In this case, the court is satisfied that the Sheriff Principal did fail to take into account a relevant, indeed highly relevant, consideration, namely whether the pursuer had in fact received intimation of the peremptory diet and hence whether he was made aware of the interlocutor of 16 March. Whether his appeal against that interlocutor succeeds or not, if the pursuer was not aware of it until his agents contacted the court on 5 April, that is a significant factor (although by no means a conclusive one) which must be taken into account in determining whether to excuse a party for failing to lodge an appeal on time.
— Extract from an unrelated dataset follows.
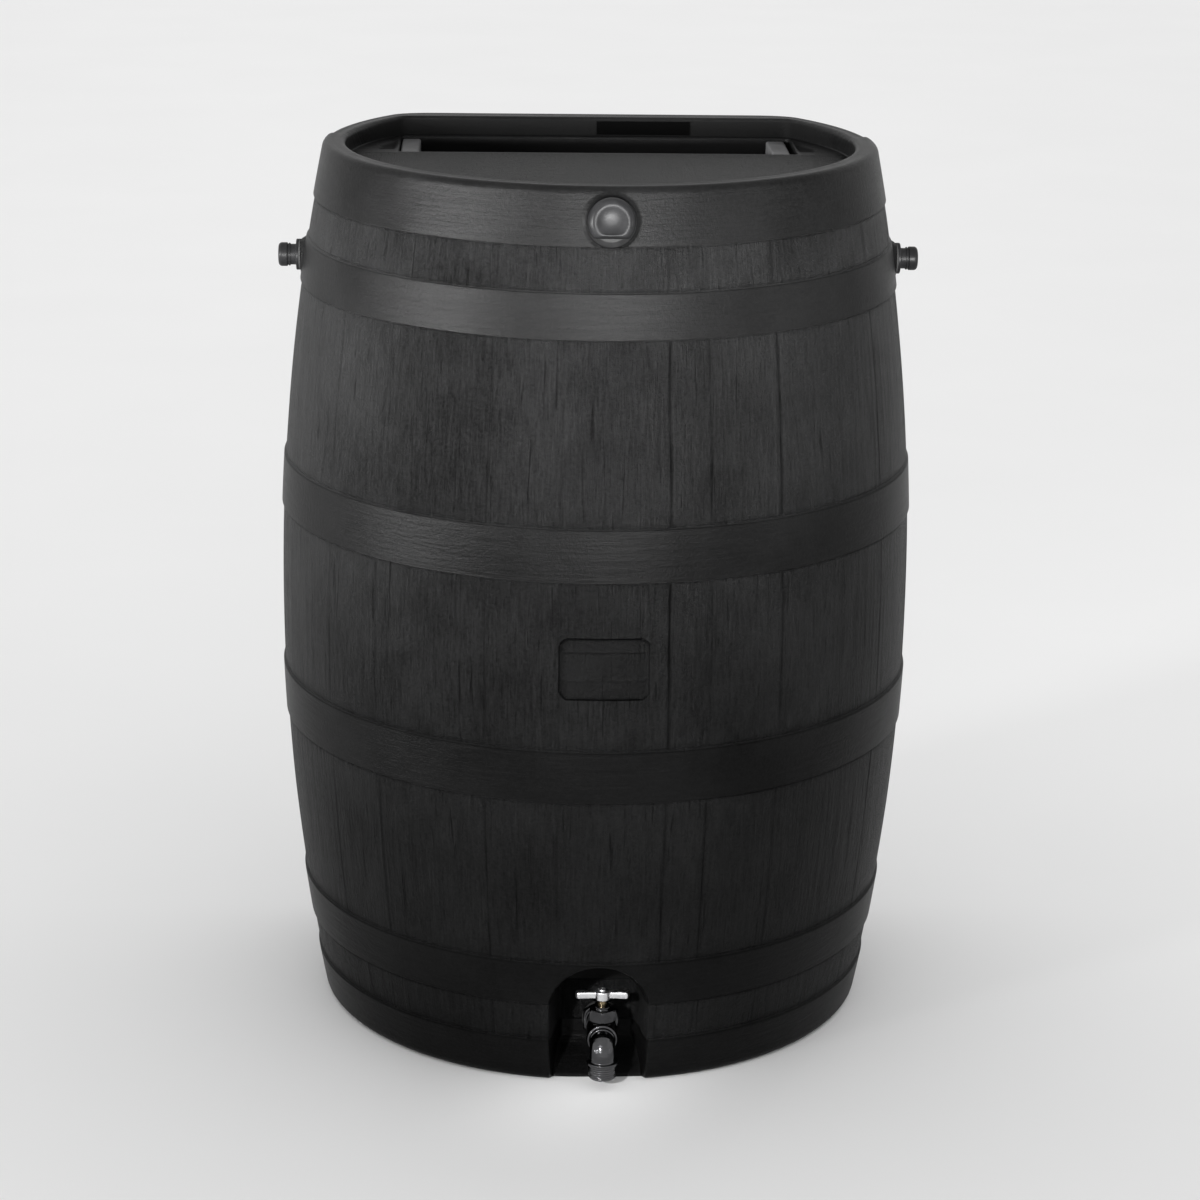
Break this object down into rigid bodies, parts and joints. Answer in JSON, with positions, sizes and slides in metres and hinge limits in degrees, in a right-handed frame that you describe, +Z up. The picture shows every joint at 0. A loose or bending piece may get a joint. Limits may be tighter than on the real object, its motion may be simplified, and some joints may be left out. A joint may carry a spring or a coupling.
{
  "type": "rain barrel",
  "caption": "Flat-backed moulded rain barrel with hoops, recessed deck, screened inlet slot, quarter-turn spigot in a niche, capped side nozzles and a front overflow plug.",
  "frame": {"origin": "on the floor, on the axis of the round front body; the flat back is 182 mm behind it", "axes": "+Z up, -Y towards the front with the spigot, +Y towards the flat back, +X to the right seen from the front"},
  "size_m": [0.6229, 0.4935, 0.866],
  "materials": {
    "barrel_plastic": "wood-grained satin",
    "label_film": "satin",
    "brass": "cast and machined",
    "plated_metal": "plated brass",
    "screw_steel": "zinc plated",
    "ball_chrome": "polished",
    "seat_ptfe": "smooth",
    "seal_rubber": "matte",
    "fitting_plastic": "gloss",
    "plug_plastic": "gloss",
    "screen_plastic": "satin",
    "screen_mesh": "black coated wire",
    "grip_plastic": "light grey, satin"
  },
  "bodies": {
    "barrel": {"barrel_shell": "barrel_plastic", "label_plate": "label_film", "spigot_body": "plated_metal", "outlet_ball_seat": "seat_ptfe", "inlet_ball_seat": "seat_ptfe", "ball_retainer": "brass", "stem_thrust_washer": "seat_ptfe", "stem_packing": "seat_ptfe", "packing_nut": "plated_metal", "spigot_outer_gasket": "seal_rubber", "spigot_inner_gasket": "seal_rubber", "spigot_lock_nut": "brass", "left_nozzle": "fitting_plastic", "left_nozzle_gasket": "seal_rubber", "left_nozzle_nut": "fitting_plastic", "right_nozzle": "fitting_plastic", "right_nozzle_gasket": "seal_rubber", "right_nozzle_nut": "fitting_plastic", "overflow_bushing": "fitting_plastic", "overflow_gasket": "seal_rubber", "overflow_nut": "fitting_plastic"},
    "valve_control": {"spigot_handle": "plated_metal", "handle_screw": "screw_steel", "spigot_stem": "brass", "spigot_ball": "ball_chrome"},
    "left_nozzle_cap": {"left_cap": "fitting_plastic", "left_cap_washer": "seal_rubber"},
    "right_nozzle_cap": {"right_cap": "fitting_plastic", "right_cap_washer": "seal_rubber"},
    "front_plug": {"overflow_plug": "plug_plastic", "plug_washer": "seal_rubber"},
    "debris_screen": {"screen_frame": "screen_plastic", "screen_grille": "screen_mesh", "left_grip": "grip_plastic", "right_grip": "grip_plastic"}
  },
  "joints": [
    {"name": "valve_turn", "type": "hinge", "parent": "barrel", "child": "valve_control", "pos_m": [0.004, -0.262, 0.046], "axis": [0, 0, 1], "range_deg": [0, 90]},
    {"name": "left_cap_off", "type": "slide", "parent": "barrel", "child": "left_nozzle_cap", "axis": [-1, 0, 0], "range_m": [0, 0.03]},
    {"name": "right_cap_off", "type": "slide", "parent": "barrel", "child": "right_nozzle_cap", "axis": [1, 0, 0], "range_m": [0, 0.03]},
    {"name": "plug_out", "type": "slide", "parent": "barrel", "child": "front_plug", "axis": [0, -0.9816, 0.1907], "range_m": [0, 0.04]},
    {"name": "screen_lift", "type": "slide", "parent": "barrel", "child": "debris_screen", "axis": [0, 0, 1], "range_m": [0, 0.12]}
  ]
}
The failure to have proper regard to that factor materially undermines the validity of the discretionary decision of the Sheriff Principal. In the circumstances of this case, it is not legitimate to use as a "starting point" the actings of Digby Brown, as if they had accepted instructions and were the pursuer's new agents. These agents might have instantly made enquiries as to the progress of the action. On the other hand, unless they were aware of any special urgency, they were perfectly entitled to refrain from doing anything until they were satisfied that it was proper for them to act and had funding arrangements in place. The court is thus satisfied that this is a case in which the dispensing power should be applied to relieve the pursuer of the consequences of his failure to appeal in time. His failure to do so was caused directly by the fact that he was unaware of the interlocutor against which he wished to appeal and the delay involved in failing to do so is measured as a matter of a few days.


[11] The court accordingly allows the appeal, recalls the interlocutor of the Sheriff Principal and, in effect, permits the pursuer's appeal to proceed, although late.